#### Task details
In the material below, repeat only the lines from the one that holds "Recreate this object" through the final line, exactly as they stand.

□ □ □ □ □

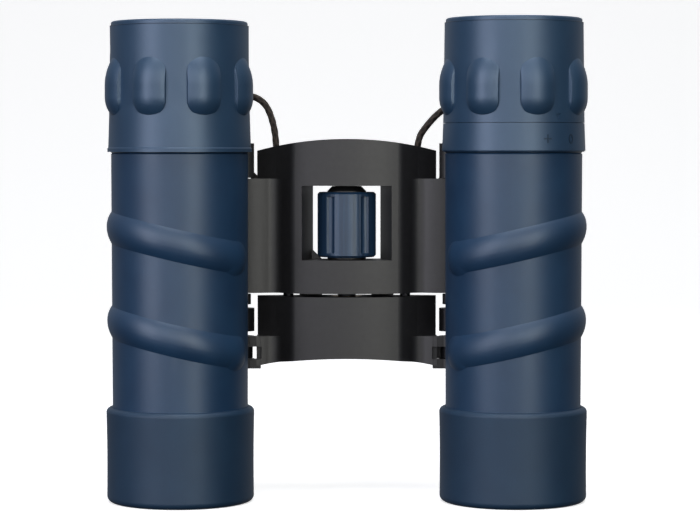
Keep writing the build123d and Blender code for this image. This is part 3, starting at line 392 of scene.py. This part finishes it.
def thin_ring(name, body, side, radius, z, tube):
    """A round ring about one barrel's axis, from the radius of its line and of its tube."""
    vertices, faces = [], []
    for i in range(RING_SECTIONS):
        turn = 2 * math.pi * i / RING_SECTIONS
        here, there = i * RING_SIDES, (i + 1) % RING_SECTIONS * RING_SIDES
        for k in range(RING_SIDES):
            a = 2 * math.pi * k / RING_SIDES
            r = radius + tube * math.cos(a)
            x, y = side * AXIS_X + r * math.cos(turn), AXIS_Y + r * math.sin(turn)
            vertices.append((x, y, z + tube * math.sin(a)))
            above = (k + 1) % RING_SIDES
            faces.append((here + k, here + above, there + above, there + k))
    ring = mesh_object(name, vertices, faces)
    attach(ring, body)
    return ring


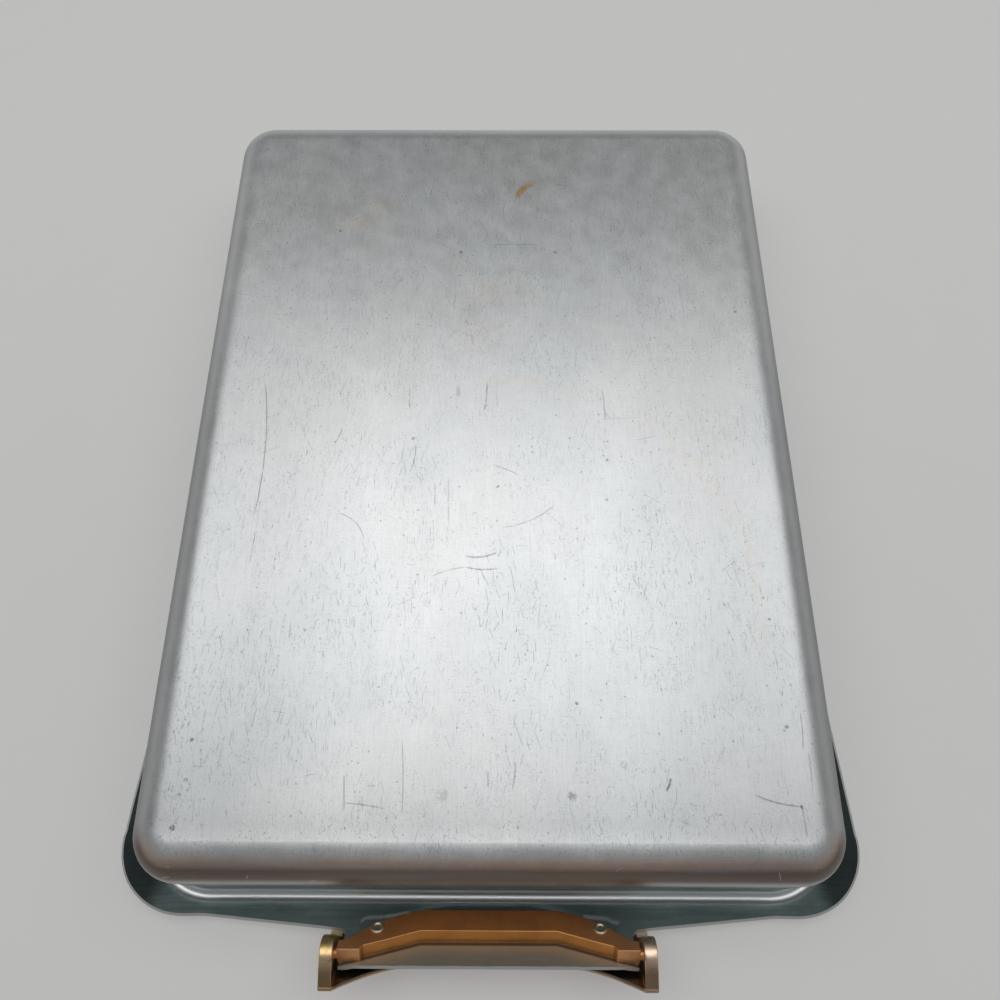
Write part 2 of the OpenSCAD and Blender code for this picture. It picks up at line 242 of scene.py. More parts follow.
class Finish:
    """A material under construction round its Principled shader."""

    def __init__(self, name, **constants):
        self.material = bpy.data.materials.new(name)
        self.material.use_nodes = True
        self.tree = self.material.node_tree
        self.shader = self.tree.nodes["Principled BSDF"]
        for socket, value in constants.items():
            self.shader.inputs[socket.replace("_", " ")].default_value = value
        self.place = self.node("ShaderNodeTexCoord", {}, {}, "Object")
        axes = self.node("ShaderNodeSeparateXYZ", {}, {0: self.place})
        self.x, self.y, self.z = axes, axes.other(1), axes.other(2)

    @classmethod
    def over(cls, tree):
        """The same tools over another node tree, such as the world's."""
        tools = cls.__new__(cls)
        tools.tree = tree
        return tools

    def join(self, socket, value):
        """Links a wire to the socket, or writes a plain value on it."""
        if isinstance(value, Wire):
            self.tree.links.new(value.socket, socket)
        elif socket.type == "RGBA":
            socket.default_value = (*value, 1)
        else:
            socket.default_value = value

    def node(self, kind, settings, sockets, output=0):
        """Adds a node: its settings come first, then the values or links of its sockets."""
        made = self.tree.nodes.new(kind)
        for name, value in settings.items():
            setattr(made, name, value)
        for name, value in sockets.items():
            self.join(made.inputs[name], value)
        return Wire(self, made.outputs[output])

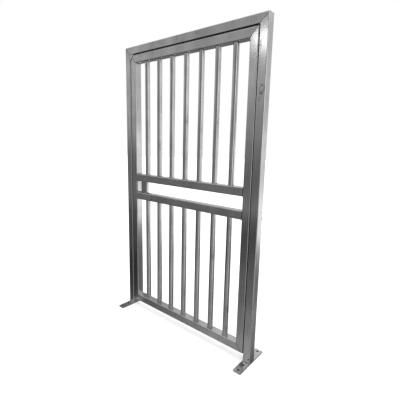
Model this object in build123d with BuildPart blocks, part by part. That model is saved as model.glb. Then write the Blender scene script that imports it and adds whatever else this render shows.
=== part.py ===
"""A framed walk-through gate for livestock pens, welded from stock steel tube.

A portal of square tube (two posts and a header) stands on two flat base plates.
A leaf of the same tube, filled with round bars, hangs inside the portal on two
flag hinges behind its right stile and is held by a slide bolt on its left.

Frame: X runs along the gate, +Y is the hinge side (the back), +Z is up. The
origin is on the floor, midway between the posts, in the middle plane of the tubes.
All sizes are in millimetres.
"""
from build123d import *
import os

os.makedirs("parts", exist_ok=True)

# ---------------------------------------------------------------- stock sections
TUBE = 50.0                  # side of the square tube
WALL = 3.0                   # its wall
TUBE_RADIUS = 4.5            # its outer corner radius
BAR_DIAMETER = 33.7          # one-inch pipe
BAR_WALL = 2.6

# ---------------------------------------------------------------- overall sizes
WIDTH = 1130.0               # over the posts
HEIGHT = 1900.0              # floor to the top of the header
PLATE_THICKNESS = 8.0
PLATE_LENGTH = 250.0
PLATE_CORNER = 3.0
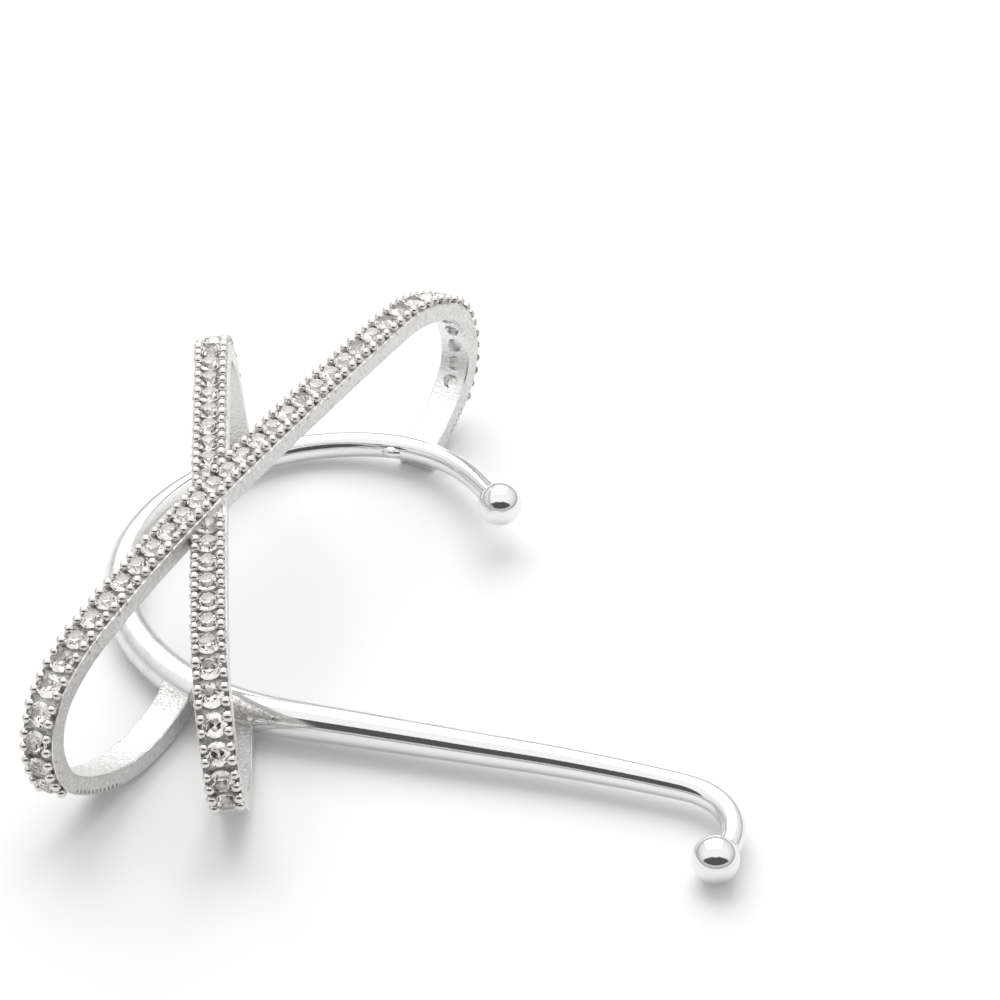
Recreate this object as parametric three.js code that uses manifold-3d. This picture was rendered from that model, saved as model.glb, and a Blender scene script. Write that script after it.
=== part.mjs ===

□ □ □ □ □

#### Task answer
Recreate this object as parametric three.js code that uses manifold-3d. This picture was rendered from that model, saved as model.glb, and a Blender scene script. Write that script after it.
=== part.mjs ===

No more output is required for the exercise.